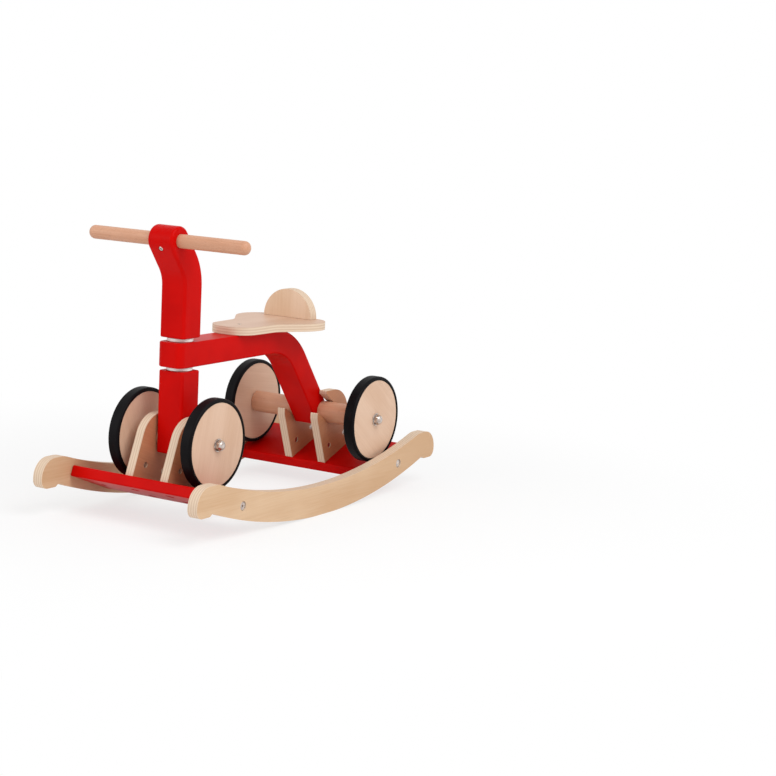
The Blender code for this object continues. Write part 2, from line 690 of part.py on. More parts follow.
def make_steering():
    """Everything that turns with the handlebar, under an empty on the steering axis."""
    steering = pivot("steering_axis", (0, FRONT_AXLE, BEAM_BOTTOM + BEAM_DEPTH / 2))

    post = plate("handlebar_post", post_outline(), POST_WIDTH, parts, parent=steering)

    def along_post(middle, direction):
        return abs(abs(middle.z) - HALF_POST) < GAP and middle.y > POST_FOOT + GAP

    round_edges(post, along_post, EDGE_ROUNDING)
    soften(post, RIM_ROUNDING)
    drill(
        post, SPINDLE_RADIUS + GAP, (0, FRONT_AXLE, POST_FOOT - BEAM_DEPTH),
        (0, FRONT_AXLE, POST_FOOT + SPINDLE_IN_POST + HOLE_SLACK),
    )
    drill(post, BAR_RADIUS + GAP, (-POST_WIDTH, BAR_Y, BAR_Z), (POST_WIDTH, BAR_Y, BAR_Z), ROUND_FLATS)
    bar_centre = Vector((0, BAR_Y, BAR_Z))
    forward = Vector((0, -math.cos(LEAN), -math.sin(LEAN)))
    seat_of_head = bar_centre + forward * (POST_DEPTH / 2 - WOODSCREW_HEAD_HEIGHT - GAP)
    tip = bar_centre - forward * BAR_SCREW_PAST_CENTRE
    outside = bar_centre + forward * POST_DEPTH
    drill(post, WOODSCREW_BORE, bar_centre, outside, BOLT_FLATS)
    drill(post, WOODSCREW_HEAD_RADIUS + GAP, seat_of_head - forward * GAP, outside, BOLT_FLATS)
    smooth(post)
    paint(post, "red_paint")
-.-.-
WHAT TO DO: Quote the listing word for word from its first line through the line in which "return abs(abs(middle.z) - HALF_POST)" appears.

EXPECTED ANSWER:
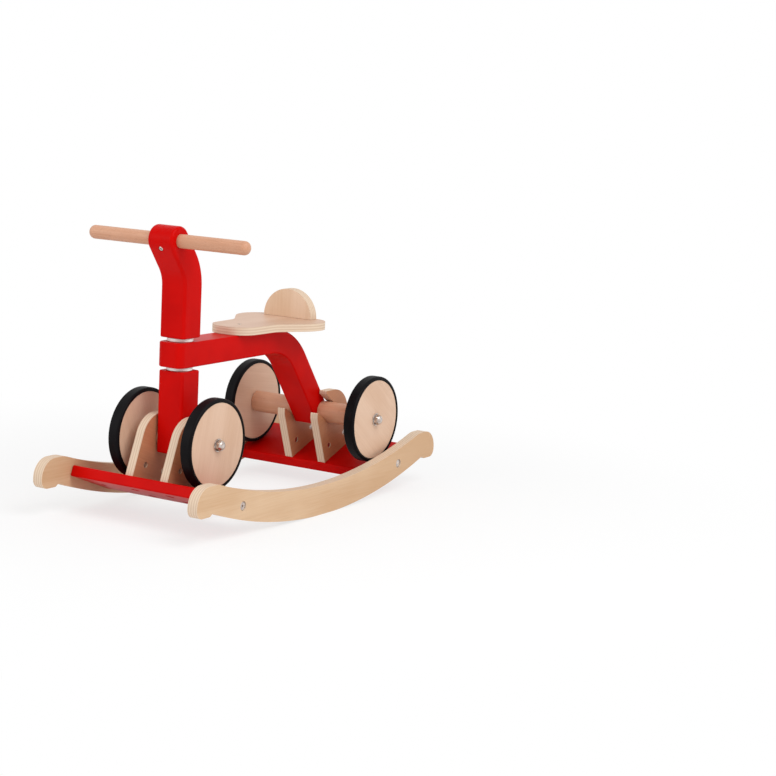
The Blender code for this object continues. Write part 2, from line 690 of part.py on. More parts follow.
def make_steering():
    """Everything that turns with the handlebar, under an empty on the steering axis."""
    steering = pivot("steering_axis", (0, FRONT_AXLE, BEAM_BOTTOM + BEAM_DEPTH / 2))

    post = plate("handlebar_post", post_outline(), POST_WIDTH, parts, parent=steering)

    def along_post(middle, direction):
        return abs(abs(middle.z) - HALF_POST) < GAP and middle.y > POST_FOOT + GAP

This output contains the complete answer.